Dr. Yusuf Qardhawi menambahkan tentang besarnya zakat, “Tetapi pendapatan yang diperoleh dari pekerjaan saja seperti pendapatan pegawai dan golongan profesi yang mereka peroleh dari pekerjaan mereka, maka besar zakat yang wajib dikeluarkan adalah seperempat puluh, sesuai dengan keumuman nash yang mewajibkan zakat uang sebanyak seperempat puluh, baik harta penghasilan maupun yang harta yang bermasa tempo, dan sesuai dengan kaedah Islam yang menegaskan bahwa kesukaran dapat meringankan besar kewajiban serta mengikuti tindakan Ibnu Mas’ud dan Mu’awiyah yang telah memotong sebesar tertentu, berupa zakat, dari gaji para tentara dan para penerima gaji lainnya langsung di dalam kantor pembayaran gaji, juga sesuai dengan apa yang diterapkan oleh khalifah Umar bin Abdul Aziz. Pengqiyasan penghasilan kepada pemberian atau gaji yang diberikan oleh khalifah kepada tentara itu lebih kuat dari pengqiyasannya kepada hasil pertanian. Sedang yang lebih tepat diqiyaskan kepada pendapatan hasil pertanian adalah pendapatan dari gedung-gedung, pabrik-pabrik, dan sejenisnya berupa modal-modal yang memberikan penghasilan sedangkan modal tersebut tetap utuh.”[3]
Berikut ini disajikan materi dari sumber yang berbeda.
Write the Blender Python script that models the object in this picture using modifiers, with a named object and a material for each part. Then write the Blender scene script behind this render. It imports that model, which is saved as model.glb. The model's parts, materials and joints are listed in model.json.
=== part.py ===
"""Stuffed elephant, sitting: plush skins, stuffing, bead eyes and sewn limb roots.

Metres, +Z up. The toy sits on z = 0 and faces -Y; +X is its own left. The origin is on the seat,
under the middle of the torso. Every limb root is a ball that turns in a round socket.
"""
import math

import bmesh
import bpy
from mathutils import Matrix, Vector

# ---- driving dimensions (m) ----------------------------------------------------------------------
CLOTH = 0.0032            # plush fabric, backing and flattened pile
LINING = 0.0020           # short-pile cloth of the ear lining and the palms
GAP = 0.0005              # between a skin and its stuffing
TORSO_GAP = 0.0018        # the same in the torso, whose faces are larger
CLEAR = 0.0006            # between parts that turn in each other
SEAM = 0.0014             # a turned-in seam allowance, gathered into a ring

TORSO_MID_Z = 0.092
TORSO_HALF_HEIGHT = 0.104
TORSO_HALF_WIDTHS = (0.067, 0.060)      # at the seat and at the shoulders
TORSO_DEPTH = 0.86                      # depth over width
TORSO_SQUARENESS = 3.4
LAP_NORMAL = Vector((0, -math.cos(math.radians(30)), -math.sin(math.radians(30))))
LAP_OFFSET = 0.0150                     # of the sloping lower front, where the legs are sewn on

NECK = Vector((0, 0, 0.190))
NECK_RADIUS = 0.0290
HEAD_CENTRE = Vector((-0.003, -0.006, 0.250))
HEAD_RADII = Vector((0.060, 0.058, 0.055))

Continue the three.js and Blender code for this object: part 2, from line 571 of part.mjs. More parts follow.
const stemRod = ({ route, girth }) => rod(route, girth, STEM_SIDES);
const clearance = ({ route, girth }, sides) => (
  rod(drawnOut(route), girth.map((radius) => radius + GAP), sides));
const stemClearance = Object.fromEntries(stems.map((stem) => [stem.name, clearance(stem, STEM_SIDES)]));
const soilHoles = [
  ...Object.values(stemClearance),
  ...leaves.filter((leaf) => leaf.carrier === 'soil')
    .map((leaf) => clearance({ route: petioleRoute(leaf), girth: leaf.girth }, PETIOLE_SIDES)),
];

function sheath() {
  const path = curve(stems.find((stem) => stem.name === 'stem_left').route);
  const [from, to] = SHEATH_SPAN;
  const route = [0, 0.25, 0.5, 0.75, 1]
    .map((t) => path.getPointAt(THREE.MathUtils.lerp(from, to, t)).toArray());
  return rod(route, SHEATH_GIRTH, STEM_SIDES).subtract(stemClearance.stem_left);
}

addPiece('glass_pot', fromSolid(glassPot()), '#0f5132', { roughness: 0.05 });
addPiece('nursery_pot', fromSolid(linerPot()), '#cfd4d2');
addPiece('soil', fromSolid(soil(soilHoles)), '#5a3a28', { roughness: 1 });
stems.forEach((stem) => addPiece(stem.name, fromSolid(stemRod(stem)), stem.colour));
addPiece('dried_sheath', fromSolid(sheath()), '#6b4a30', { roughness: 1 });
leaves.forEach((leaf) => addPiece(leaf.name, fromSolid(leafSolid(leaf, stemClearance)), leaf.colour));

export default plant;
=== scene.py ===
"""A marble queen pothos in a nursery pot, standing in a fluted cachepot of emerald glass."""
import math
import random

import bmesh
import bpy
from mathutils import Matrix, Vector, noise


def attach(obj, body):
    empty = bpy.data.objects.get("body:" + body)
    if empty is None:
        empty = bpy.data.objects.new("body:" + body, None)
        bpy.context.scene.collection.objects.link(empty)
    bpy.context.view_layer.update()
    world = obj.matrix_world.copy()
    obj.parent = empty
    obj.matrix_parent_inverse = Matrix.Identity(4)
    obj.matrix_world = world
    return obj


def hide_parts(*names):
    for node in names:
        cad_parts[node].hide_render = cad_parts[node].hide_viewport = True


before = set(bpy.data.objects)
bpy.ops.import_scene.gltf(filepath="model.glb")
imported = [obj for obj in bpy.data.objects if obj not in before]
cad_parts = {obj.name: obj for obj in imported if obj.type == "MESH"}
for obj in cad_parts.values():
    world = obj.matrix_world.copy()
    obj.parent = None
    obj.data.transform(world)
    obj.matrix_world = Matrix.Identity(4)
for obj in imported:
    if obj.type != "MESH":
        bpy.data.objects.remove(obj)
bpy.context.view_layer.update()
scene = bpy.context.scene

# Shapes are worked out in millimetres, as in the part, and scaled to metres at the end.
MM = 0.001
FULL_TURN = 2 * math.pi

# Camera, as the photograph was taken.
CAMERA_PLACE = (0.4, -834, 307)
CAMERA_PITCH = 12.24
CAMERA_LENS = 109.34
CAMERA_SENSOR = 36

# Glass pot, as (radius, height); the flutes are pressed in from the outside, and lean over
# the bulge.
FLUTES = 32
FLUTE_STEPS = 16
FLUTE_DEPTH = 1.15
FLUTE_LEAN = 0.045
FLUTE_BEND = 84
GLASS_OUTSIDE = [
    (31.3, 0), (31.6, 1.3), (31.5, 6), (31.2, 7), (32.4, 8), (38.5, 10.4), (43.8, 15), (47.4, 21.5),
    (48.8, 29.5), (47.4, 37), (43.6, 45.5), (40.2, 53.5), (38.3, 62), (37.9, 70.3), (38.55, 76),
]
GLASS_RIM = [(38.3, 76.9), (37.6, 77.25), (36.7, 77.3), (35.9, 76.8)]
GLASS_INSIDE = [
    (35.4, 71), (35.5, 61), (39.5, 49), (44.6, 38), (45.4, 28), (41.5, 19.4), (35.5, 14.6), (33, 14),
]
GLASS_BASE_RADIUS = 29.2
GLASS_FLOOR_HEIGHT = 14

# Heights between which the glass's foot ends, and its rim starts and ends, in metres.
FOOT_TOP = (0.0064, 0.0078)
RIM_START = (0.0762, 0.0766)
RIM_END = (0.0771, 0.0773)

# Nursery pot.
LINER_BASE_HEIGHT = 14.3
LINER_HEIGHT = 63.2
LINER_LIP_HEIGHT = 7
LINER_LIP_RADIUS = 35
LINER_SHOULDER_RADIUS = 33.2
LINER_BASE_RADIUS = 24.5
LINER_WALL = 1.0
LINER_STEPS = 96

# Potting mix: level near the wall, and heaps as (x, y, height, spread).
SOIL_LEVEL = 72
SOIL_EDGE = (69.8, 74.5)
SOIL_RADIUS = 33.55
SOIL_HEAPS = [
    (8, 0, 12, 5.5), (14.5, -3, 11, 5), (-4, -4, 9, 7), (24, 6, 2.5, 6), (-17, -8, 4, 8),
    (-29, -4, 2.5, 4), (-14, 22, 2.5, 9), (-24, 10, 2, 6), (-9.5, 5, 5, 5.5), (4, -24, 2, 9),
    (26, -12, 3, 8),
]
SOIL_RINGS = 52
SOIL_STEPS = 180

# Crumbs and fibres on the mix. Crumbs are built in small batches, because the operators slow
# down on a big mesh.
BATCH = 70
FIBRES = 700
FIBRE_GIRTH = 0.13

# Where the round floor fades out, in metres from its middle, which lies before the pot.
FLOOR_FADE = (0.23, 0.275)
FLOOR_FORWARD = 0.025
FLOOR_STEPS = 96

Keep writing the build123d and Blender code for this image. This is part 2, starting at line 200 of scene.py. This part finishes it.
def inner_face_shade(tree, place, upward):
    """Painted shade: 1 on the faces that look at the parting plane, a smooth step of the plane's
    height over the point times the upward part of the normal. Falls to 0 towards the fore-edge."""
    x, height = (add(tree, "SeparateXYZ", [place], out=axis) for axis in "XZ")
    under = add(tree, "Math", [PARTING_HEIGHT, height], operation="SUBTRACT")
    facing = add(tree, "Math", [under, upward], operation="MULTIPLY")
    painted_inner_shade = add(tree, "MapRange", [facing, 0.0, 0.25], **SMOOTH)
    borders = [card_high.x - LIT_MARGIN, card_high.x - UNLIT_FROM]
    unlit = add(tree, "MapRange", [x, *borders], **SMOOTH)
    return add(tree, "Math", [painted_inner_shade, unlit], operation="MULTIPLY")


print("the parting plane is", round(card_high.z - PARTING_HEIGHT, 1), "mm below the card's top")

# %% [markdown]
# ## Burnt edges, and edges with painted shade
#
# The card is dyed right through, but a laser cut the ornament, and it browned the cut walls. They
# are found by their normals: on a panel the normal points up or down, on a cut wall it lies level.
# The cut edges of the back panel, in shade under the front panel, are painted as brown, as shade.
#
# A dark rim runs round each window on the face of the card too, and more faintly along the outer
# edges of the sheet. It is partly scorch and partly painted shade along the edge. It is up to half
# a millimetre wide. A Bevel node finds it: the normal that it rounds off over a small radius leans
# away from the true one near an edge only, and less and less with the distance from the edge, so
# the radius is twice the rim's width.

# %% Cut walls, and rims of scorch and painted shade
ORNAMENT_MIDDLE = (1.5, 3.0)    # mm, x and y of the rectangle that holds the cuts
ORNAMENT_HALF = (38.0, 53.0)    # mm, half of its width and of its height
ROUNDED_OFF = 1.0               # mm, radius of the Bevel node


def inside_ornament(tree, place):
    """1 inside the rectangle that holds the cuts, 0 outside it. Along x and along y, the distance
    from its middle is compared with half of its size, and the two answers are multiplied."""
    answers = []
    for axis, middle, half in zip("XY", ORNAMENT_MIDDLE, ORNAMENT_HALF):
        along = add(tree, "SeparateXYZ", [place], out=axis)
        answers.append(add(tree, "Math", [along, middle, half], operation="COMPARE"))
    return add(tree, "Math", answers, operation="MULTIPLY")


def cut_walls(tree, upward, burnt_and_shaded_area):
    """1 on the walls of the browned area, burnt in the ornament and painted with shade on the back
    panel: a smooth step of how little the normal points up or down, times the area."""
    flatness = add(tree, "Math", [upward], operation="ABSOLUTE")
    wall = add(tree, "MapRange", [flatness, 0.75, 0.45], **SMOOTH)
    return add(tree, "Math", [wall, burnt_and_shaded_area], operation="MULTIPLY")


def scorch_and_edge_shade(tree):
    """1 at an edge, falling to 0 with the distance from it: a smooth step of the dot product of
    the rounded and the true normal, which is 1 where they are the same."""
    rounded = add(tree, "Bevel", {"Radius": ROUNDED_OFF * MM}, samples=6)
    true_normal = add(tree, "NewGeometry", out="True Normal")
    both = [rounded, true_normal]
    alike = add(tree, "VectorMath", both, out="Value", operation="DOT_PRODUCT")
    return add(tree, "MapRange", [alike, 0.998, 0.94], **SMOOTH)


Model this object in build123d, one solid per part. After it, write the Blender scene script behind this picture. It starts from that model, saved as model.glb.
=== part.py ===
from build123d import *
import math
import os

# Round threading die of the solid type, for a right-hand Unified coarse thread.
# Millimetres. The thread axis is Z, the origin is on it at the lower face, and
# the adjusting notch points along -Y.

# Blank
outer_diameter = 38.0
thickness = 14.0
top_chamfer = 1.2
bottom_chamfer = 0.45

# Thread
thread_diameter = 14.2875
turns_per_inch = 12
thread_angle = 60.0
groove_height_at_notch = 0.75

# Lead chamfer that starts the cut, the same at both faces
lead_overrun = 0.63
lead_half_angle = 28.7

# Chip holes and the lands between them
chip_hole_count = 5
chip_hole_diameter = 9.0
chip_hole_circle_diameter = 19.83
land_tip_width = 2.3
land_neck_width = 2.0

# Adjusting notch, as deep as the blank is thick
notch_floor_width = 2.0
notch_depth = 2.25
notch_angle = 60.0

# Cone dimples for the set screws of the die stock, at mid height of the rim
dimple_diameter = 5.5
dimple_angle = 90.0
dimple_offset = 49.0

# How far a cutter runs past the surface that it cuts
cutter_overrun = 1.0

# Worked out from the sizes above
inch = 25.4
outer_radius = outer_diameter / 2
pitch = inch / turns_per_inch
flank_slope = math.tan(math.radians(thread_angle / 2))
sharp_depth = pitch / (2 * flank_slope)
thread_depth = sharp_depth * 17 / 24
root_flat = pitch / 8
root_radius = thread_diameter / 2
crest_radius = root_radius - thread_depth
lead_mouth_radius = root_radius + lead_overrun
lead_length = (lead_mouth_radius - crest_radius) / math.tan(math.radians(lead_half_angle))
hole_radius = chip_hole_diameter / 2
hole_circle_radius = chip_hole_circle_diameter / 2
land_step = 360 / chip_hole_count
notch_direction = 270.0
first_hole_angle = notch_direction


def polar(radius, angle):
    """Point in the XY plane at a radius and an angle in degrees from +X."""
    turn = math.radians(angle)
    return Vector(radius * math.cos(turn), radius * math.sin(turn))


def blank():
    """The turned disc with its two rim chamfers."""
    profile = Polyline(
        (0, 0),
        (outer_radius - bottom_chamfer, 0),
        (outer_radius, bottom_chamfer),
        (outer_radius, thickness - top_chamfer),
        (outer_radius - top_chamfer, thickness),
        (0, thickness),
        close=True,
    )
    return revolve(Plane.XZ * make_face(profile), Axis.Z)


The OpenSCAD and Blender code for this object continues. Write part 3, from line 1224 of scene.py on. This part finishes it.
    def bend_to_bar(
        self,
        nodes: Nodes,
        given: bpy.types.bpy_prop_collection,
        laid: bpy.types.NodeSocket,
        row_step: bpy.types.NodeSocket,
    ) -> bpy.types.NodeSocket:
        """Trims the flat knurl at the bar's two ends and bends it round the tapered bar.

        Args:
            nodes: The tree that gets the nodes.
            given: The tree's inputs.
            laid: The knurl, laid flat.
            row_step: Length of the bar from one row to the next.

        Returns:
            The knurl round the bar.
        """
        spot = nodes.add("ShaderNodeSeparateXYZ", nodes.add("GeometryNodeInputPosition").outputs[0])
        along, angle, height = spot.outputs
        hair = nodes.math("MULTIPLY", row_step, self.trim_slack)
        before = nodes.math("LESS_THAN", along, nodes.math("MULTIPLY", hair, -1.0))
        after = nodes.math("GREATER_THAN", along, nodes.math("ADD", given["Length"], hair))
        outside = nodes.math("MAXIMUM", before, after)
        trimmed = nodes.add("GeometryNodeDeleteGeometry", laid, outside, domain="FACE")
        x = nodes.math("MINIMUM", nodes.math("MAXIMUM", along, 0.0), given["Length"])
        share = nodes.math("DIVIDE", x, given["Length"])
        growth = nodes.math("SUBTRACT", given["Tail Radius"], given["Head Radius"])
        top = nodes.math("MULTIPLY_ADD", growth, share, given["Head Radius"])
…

Dengan pendapat tersebut, dapat kita ambil kesimpulan bahwa zakat penghasilan dikeluarkan setiap kali diperoleh. Dalam hal ini, para karyawan mengeluarkannya setiap bulan. Nishab untuk zakat ini diqiyaskan dengan zakat pertanian yakni 653 kilogram panen gandum. Jumlah penghasilan bersih ini haruslah dihitung dengan haul satu tahun. Sedangkan besarnya zakat adalah sebesar sepuluh persen untuk penghasilan yang diperoleh dari modal saja. Sedangkan untuk pegawai atau pekerja lepas, besarnya zakat adalah dua setengah persen.